RAW DATA:
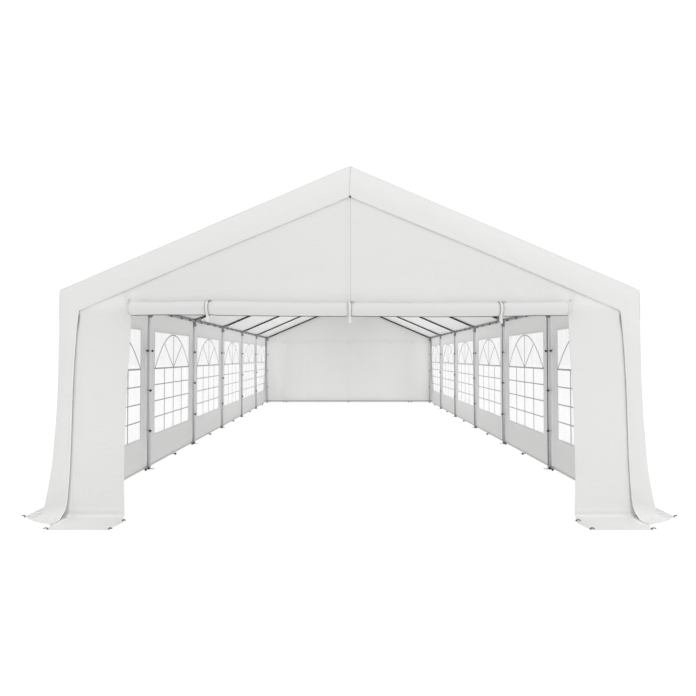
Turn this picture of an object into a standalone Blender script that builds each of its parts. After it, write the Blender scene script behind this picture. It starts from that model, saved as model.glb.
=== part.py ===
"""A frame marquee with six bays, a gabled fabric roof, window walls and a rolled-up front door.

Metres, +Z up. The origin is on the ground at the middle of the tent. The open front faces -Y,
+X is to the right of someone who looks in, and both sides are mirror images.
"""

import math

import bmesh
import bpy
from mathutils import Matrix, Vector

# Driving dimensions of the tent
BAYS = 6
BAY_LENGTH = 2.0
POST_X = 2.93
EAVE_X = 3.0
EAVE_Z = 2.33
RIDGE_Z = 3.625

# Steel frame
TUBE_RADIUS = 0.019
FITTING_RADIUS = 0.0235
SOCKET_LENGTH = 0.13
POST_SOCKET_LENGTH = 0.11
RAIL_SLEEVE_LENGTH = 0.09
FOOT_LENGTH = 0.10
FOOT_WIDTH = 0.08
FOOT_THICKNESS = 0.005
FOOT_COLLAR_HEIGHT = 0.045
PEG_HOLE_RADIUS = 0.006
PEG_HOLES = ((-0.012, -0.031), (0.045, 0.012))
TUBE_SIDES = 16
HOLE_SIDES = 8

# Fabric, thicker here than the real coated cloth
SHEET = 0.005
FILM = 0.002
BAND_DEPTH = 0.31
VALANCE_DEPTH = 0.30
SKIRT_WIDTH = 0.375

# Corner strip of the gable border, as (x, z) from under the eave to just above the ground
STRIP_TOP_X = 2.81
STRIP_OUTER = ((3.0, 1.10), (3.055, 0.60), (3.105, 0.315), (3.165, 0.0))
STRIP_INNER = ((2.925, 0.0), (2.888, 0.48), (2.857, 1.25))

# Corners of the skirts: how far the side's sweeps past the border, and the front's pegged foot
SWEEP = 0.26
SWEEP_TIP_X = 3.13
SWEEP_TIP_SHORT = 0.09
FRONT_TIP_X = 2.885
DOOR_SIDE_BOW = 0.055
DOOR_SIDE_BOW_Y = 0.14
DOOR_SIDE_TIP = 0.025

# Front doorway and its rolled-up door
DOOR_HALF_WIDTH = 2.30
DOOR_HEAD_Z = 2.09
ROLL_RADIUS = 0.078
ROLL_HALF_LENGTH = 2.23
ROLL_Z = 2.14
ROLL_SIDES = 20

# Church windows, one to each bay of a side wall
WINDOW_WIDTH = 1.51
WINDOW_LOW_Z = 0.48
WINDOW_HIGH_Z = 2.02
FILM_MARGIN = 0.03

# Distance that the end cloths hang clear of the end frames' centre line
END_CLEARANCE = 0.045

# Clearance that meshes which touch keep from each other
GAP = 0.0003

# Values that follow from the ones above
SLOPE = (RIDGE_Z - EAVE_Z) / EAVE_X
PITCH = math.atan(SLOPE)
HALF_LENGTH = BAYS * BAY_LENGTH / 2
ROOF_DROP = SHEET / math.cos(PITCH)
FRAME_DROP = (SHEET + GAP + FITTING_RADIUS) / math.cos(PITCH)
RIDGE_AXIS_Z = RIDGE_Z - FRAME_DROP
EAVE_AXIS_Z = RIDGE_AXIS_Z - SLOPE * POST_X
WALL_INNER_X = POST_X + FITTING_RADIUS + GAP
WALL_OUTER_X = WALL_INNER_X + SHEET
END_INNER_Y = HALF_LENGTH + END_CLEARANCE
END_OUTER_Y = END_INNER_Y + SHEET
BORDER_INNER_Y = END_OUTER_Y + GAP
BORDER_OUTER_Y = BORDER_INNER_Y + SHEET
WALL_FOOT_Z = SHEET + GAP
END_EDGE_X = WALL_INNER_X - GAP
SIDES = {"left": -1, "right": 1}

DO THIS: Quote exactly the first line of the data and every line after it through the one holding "SKIRT_WIDTH = 0.375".

CORRECT ANSWER:
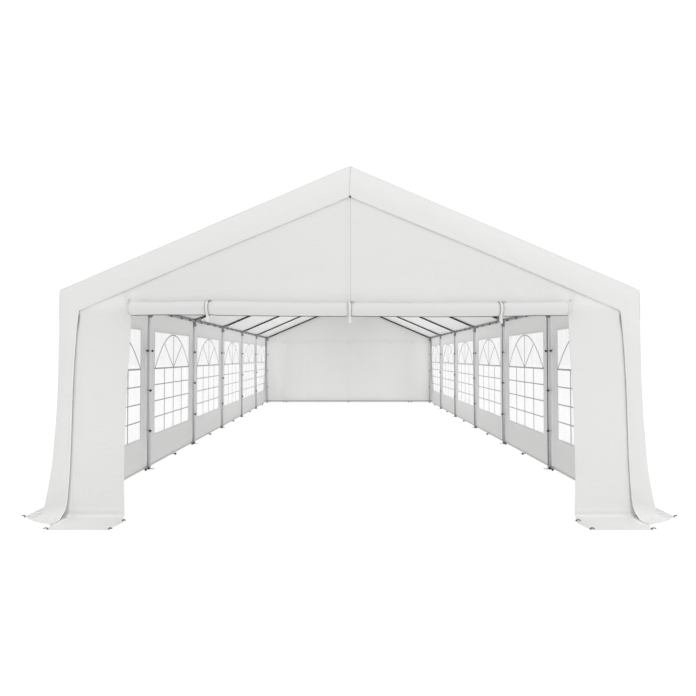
Turn this picture of an object into a standalone Blender script that builds each of its parts. After it, write the Blender scene script behind this picture. It starts from that model, saved as model.glb.
=== part.py ===
"""A frame marquee with six bays, a gabled fabric roof, window walls and a rolled-up front door.

Metres, +Z up. The origin is on the ground at the middle of the tent. The open front faces -Y,
+X is to the right of someone who looks in, and both sides are mirror images.
"""

import math

import bmesh
import bpy
from mathutils import Matrix, Vector

# Driving dimensions of the tent
BAYS = 6
BAY_LENGTH = 2.0
POST_X = 2.93
EAVE_X = 3.0
EAVE_Z = 2.33
RIDGE_Z = 3.625

# Steel frame
TUBE_RADIUS = 0.019
FITTING_RADIUS = 0.0235
SOCKET_LENGTH = 0.13
POST_SOCKET_LENGTH = 0.11
RAIL_SLEEVE_LENGTH = 0.09
FOOT_LENGTH = 0.10
FOOT_WIDTH = 0.08
FOOT_THICKNESS = 0.005
FOOT_COLLAR_HEIGHT = 0.045
PEG_HOLE_RADIUS = 0.006
PEG_HOLES = ((-0.012, -0.031), (0.045, 0.012))
TUBE_SIDES = 16
HOLE_SIDES = 8

# Fabric, thicker here than the real coated cloth
SHEET = 0.005
FILM = 0.002
BAND_DEPTH = 0.31
VALANCE_DEPTH = 0.30
SKIRT_WIDTH = 0.375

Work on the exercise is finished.